▸ Source excerpt
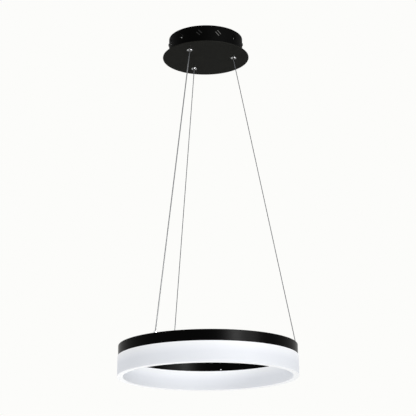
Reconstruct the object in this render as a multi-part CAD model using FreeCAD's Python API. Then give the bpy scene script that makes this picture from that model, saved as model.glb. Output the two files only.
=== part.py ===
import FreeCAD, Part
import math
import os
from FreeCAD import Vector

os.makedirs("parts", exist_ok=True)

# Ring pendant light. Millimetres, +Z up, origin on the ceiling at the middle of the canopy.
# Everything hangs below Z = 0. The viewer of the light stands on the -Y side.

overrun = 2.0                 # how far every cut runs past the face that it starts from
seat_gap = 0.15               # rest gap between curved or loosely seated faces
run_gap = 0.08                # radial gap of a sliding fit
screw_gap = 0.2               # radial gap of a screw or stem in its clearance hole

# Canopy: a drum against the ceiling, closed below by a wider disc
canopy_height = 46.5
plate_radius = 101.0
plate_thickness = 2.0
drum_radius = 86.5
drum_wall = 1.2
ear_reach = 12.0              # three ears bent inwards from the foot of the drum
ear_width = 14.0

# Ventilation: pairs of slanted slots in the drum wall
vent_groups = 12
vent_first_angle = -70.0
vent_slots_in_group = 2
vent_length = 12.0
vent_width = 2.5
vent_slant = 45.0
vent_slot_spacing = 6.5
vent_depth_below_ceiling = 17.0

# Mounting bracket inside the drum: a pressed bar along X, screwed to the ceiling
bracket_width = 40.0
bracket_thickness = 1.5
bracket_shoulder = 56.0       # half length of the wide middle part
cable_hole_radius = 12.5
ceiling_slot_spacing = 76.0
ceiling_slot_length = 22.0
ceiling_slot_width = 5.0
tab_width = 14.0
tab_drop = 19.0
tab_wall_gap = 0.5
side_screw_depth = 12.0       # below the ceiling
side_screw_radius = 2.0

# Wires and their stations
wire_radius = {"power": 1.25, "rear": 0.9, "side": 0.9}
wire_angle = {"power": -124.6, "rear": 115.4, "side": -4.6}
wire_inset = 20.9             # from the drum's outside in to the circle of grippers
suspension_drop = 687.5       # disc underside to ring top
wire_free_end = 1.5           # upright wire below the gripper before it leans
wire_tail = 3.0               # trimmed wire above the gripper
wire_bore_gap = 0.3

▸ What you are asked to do
Write out exactly, please, the lines beginning at the start of the material and ending with the line that holds "# Everything hangs", both included.

▸ Completed task
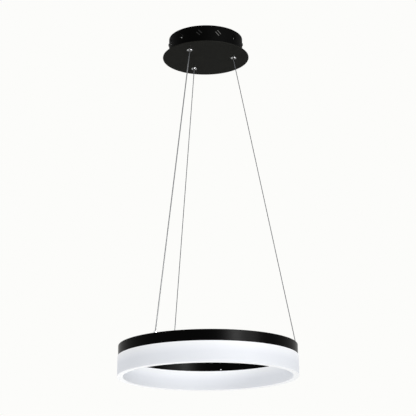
Reconstruct the object in this render as a multi-part CAD model using FreeCAD's Python API. Then give the bpy scene script that makes this picture from that model, saved as model.glb. Output the two files only.
=== part.py ===
import FreeCAD, Part
import math
import os
from FreeCAD import Vector

os.makedirs("parts", exist_ok=True)

# Ring pendant light. Millimetres, +Z up, origin on the ceiling at the middle of the canopy.
# Everything hangs below Z = 0. The viewer of the light stands on the -Y side.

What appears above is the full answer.